An Ethereum researcher has put forward a practical way to protect every account on the network from future quantum-computing threats — at a cost of just $0.07 per account. The proposal uses SPHINCS+ signatures and, crucially, wouldn't require a hard fork to deploy. That's a big deal for a blockchain that has historically struggled to push through contentious protocol upgrades.
Why quantum is creeping up the priority list
Cryptographers have long warned that sufficiently powerful quantum computers could break the elliptic-curve signatures Ethereum relies on today. The fear: an attacker with a quantum machine could forge transactions, drain accounts, and undermine the whole chain. Most proposed fixes involve a network-wide hard fork to swap out the signature scheme — a messy, politically fraught process that can take years. This latest proposal sidesteps that entirely by letting individual users opt into quantum-safe protection without waiting for everyone else.
Inside the SPHINCS+ approach
The solution hinges on SPHINCS+, a stateless hash-based signature scheme. Unlike lattice-based or other post-quantum candidates, SPHINCS+ doesn't rely on untested mathematical assumptions — its security comes from the same hash functions Ethereum already uses. The researcher's design wraps each account's existing key with a SPHINCS+-based layer, making it resistant to Shor's algorithm and similar quantum attacks. The $0.07 per account figure covers the on-chain storage and verification costs for that extra layer. For context, a simple ETH transfer today costs around a dollar in gas — the quantum fix adds a small fraction on top.
Why no hard fork matters
Hard forks aren't just technical events; they're social battles. Every upgrade risks a split like Ethereum's 2016 DAO fork or the Ethereum Classic schism. By making quantum resistance an account-level choice, the proposal lets exchanges, custodians, and high-value holders opt in immediately while the rest of the network keeps running as is. It's a gradual, permissionless rollout — a path that's far easier to actually execute. The researcher notes this could be deployed via a smart contract upgrade, not a client update that every node must adopt.

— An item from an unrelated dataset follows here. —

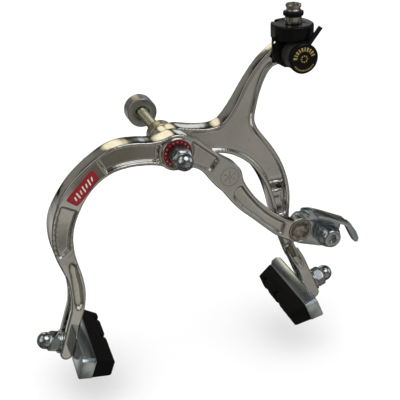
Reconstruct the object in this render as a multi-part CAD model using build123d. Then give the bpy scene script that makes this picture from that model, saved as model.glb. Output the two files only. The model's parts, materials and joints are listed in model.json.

The proposal has been shared on the Ethereum research forum. It's early — there's no formal EIP number yet, and the Ethereum Foundation hasn't taken a position. But given the clock on quantum computing (Google's Willow chip hit 105 qubits last year), expect discussion to pick up fast. The next concrete step is a reference implementation and gas-cost benchmark, which the researcher says should be ready within a month. If it holds up, $0.07 per account might be the cheapest insurance policy Ethereum ever buys.